In "The Billion Dollar Spy," author David E. Hoffman tells the story of Adolf Tolkachev, a Russian engineer who passed an incredible volume of military secrets to American CIA agents during the Cold War from 1979 to 1985. The value of this intelligence was once estimated at over a billion dollars in terms of how it allowed the United States to adapt its military technology. Indeed, it's likely that Tolkachev by himself contributed mightily to the downfall of the Soviet Union.
In telling this story, Hoffman has to do a little "Spying 101" for readers.

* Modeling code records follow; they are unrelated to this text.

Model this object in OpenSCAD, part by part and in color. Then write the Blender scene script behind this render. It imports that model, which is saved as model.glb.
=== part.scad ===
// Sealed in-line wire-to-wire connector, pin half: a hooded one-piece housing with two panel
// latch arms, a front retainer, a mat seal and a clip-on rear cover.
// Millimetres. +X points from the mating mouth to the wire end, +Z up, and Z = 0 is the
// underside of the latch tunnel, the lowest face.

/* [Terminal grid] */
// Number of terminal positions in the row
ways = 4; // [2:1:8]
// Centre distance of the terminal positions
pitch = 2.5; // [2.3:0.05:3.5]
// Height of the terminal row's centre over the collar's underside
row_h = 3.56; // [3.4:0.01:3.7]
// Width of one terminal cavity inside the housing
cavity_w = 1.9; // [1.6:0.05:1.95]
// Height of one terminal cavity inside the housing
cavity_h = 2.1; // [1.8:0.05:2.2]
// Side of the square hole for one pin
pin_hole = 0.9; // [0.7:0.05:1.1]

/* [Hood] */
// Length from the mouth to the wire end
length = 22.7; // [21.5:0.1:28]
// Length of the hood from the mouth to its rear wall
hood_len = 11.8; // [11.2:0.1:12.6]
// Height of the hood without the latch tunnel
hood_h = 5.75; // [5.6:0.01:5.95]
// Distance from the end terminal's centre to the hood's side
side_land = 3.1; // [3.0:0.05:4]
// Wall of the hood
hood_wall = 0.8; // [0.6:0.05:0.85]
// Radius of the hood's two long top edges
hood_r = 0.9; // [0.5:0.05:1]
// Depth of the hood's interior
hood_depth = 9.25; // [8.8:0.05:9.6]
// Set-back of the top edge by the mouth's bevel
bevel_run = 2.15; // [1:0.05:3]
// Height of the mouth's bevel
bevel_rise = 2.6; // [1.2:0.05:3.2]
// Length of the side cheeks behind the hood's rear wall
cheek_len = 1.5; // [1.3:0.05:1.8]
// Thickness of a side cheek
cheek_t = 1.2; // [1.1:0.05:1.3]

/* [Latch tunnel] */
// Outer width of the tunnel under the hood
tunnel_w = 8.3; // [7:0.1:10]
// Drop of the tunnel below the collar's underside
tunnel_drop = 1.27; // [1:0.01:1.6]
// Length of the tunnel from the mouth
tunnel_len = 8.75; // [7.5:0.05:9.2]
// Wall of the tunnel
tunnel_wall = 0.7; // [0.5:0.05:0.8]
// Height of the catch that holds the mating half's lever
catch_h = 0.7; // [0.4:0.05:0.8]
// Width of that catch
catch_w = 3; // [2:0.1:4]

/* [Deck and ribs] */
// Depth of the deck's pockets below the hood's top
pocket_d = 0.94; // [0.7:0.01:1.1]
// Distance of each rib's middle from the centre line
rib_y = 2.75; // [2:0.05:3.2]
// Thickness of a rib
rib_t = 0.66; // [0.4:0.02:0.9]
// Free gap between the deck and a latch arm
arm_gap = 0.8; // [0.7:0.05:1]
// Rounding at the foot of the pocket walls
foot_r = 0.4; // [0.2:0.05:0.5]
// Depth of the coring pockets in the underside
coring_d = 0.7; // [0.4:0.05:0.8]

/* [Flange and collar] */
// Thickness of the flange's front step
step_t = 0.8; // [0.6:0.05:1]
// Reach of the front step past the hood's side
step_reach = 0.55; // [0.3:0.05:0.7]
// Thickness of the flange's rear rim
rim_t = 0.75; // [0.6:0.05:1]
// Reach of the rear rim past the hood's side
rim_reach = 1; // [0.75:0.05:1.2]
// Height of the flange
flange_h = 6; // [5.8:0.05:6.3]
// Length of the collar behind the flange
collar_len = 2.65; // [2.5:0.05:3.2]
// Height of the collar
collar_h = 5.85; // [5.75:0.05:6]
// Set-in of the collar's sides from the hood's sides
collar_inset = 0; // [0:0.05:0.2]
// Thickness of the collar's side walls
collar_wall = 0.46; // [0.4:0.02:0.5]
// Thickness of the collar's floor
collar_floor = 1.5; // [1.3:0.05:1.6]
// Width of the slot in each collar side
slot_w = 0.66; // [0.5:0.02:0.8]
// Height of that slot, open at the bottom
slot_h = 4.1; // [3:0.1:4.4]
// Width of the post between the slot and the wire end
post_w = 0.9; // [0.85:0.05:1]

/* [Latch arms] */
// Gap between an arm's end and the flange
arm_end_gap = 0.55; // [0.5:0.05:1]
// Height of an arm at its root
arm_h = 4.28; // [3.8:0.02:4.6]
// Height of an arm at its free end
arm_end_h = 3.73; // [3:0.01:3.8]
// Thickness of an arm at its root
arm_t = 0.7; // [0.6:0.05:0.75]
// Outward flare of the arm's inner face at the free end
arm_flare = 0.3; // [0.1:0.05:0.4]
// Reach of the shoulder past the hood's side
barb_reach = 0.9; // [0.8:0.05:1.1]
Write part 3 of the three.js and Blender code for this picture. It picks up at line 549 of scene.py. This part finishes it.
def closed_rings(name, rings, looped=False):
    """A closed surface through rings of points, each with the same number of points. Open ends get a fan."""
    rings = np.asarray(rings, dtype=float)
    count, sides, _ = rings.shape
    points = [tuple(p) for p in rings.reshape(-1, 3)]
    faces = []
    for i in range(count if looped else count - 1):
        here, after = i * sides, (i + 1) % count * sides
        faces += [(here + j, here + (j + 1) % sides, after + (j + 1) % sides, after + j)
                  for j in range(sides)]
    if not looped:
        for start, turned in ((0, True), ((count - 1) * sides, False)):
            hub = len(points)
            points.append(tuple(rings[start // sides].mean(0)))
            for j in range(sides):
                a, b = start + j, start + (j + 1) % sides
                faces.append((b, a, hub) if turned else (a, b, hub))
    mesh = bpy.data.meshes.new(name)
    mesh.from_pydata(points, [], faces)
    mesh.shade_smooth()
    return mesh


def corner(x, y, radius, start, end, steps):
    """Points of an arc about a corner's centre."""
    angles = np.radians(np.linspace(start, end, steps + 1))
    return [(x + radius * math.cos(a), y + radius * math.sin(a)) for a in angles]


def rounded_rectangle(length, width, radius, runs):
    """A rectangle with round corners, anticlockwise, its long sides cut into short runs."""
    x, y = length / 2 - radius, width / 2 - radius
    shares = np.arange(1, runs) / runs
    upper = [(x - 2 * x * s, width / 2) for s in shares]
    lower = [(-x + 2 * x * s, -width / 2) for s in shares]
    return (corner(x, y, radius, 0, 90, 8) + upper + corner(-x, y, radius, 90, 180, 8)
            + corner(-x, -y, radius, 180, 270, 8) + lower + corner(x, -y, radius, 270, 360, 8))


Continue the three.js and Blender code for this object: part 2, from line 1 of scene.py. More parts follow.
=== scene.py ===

He describes, for instance, how CIA agents in Moscow went through elaborate steps -- driving in circles, switching from a car to a train to walking -- to make sure they weren't being followed. He describes the sometime elaborate disguises they wore. He describes how something as simple as a painted "V" on a pillar, or an open window could be a signal to a spy.
It's notable how little role technology played. They weren't hacking into computer networks or anything like that -- it was a nitty-gritty, person-to-person, street-level actions that made the difference.
Hoffman constructs the story largely from now-declassified documents that give a detialed look at how the CIA "handled" spies like Tolkachev. Unfortunately, late in the book, the Americans lose Tolkachev and Hoffman can only give us the basics of what happens then.
Still, it's a fascinating book that reads like a John Le Carre page-turner.